Poe successfully achieves to indulge the mind of the reader in his grotesque terrifying story. This story is a twisted reality and even though there are many unfilled blanks in the mind of the reader the reader feels the urge to read on as the story develops. At the end of the story, in the mind of the reader lingers the question, whether the house actually does fall or did the author just use that as symbolism in his work. The prose is exceptional and the word choice is excellent, for instance this text from the story “During the whole of a dull, dark, and soundless day in the autumn of the year, when the clouds hung oppressively low in the heavens, I had been passing alone, on horseback, through a singularly dreary tract of country; and at length found myself, as the shades of the evening drew on, within view of the melancholy House of Usher.”. The author also uses other imagery such as the narrator describes the landscape surrounding as having "...an atmosphere which had no affinity with the air of heaven, but which had reeked up from the decayed trees, and the gray wall, and the silent tarn a pestilent and mystic vapor, dull, sluggish, faintly discernible, and leaden hued". This is imagery, which Poe uses to output his horror to the mind of the reader.

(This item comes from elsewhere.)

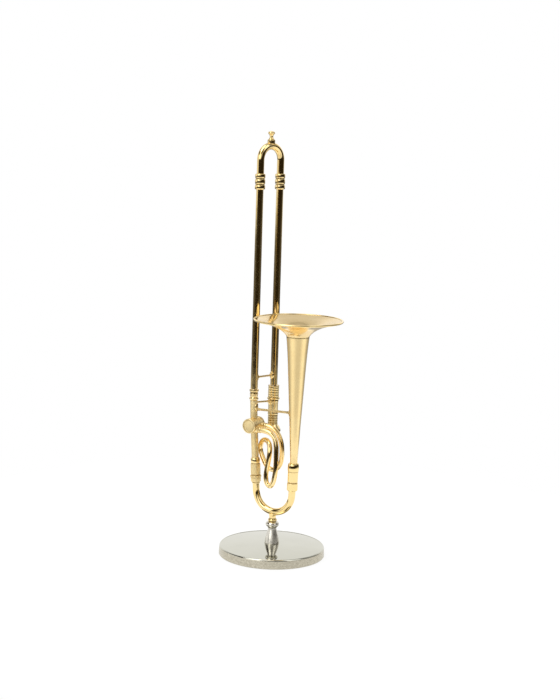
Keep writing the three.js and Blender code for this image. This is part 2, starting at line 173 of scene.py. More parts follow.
def arc_points(centre, radius, u, v, start, end, steps):
    angles = [start + (end - start) * i / steps for i in range(steps + 1)]
    return [centre + u * (radius * math.cos(a)) + v * (radius * math.sin(a)) for a in angles]


def spline(points, steps):
    """A centripetal Catmull-Rom curve through a few points."""
    p = [Vector(q) for q in points]
    p = [p[0] * 2 - p[1], *p, p[-1] * 2 - p[-2]]
    out = []
    for a, b, c, d in zip(p, p[1:], p[2:], p[3:]):
        ab, bc, cd = (math.sqrt((y - x).length) for x, y in ((a, b), (b, c), (c, d)))
        start = ((b - a) / ab - (c - a) / (ab + bc) + (c - b) / bc) * bc
        end = ((c - b) / bc - (d - b) / (bc + cd) + (d - c) / cd) * bc
        for i in range(steps):
            t = i / steps
            out.append(
                b
                + start * t
                + (c * 3 - b * 3 - start * 2 - end) * t**2
                + (b * 2 - c * 2 + start + end) * t**3
            )
    return [*out, p[-2]]


# ---- Outlines ----


def curve(points, steps=6):
    """A smooth outline through a few (radius, height) points."""
    return [(q.x, q.y) for q in spline([(r, z, 0) for r, z in points], steps)]


def ring_arc(r, z, radius, start, end, steps=8):
    """Part of a circle in an outline, about (r, z), from one angle to another in degrees."""
    angles = [math.radians(start + (end - start) * i / steps) for i in range(steps + 1)]
    return [(r + radius * math.cos(a), z + radius * math.sin(a)) for a in angles]


CORNER_TURN = 12  # degrees; a smaller turn is part of a curve and stays as it is
HOLLOW_TURN = 25  # degrees inwards, from where a corner gets painted shade
CORNER_SHARE = 0.45  # the most of a side that one corner may take
SUPPORTS = (0.12, 0.3, 0.6)  # distances of extra points beside a hollow, where its painted shade fades


def softened(outline, fillet):
    """The outline with its corners rounded, the corners that are hollows, and whether it is a ring."""
    points = [Vector((r, z)) for r, z in outline]
    closed = outline[0][0] > 0
    out, hollows = [], []
    for i, p in enumerate(points):
        if not closed and i in (0, len(points) - 1):
            out.append(p)
            continue
        before, after = points[i - 1] - p, points[(i + 1) % len(points)] - p
        turn = math.degrees((-before).angle_signed(after, 0))
        if abs(turn) < CORNER_TURN:
            out.append(p)
            continue
        back, ahead = before.length * CORNER_SHARE, after.length * CORNER_SHARE
        cut = min(fillet, back, ahead)
        before.normalize()
        after.normalize()
        supports = []
        if turn > HOLLOW_TURN:
            hollows.append(p)
            supports = [d for d in SUPPORTS if d > cut]
        out += [p + before * d for d in reversed(supports) if d < back]
        a, b = p + before * cut, p + after * cut
        for k in range(FILLET_STEPS + 1):
            t = k / FILLET_STEPS
            out.append(a * (1 - t) ** 2 + p * (2 * t * (1 - t)) + b * t**2)
        out += [p + after * d for d in supports if d < ahead]
    return out, hollows, closed


def stepped(points, closed, step):
    """The outline with long runs along the axis cut into steps."""
    out = []
    loops = points if not closed else [*points, points[0]]
    for a, b in zip(loops, loops[1:]):
        parts = max(1, math.ceil(abs(b.y - a.y) / step))
        out += [a.lerp(b, i / parts) for i in range(parts)]
    if not closed:
        out.append(points[-1])
    return out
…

In conclusion, the author of this short story has dwelt on the horror of death, intriguingly weaving it in the mind of the reader and subjecting the reader to a mind-gripping and nerve-wrecking session in reliving the events and experiencing the events and happenings in the House of Usher told by an unnamed narrator. Poe is exceptional in this work and although the style is more prominent than the themes, it nevertheless delivers the intended effect to the reader.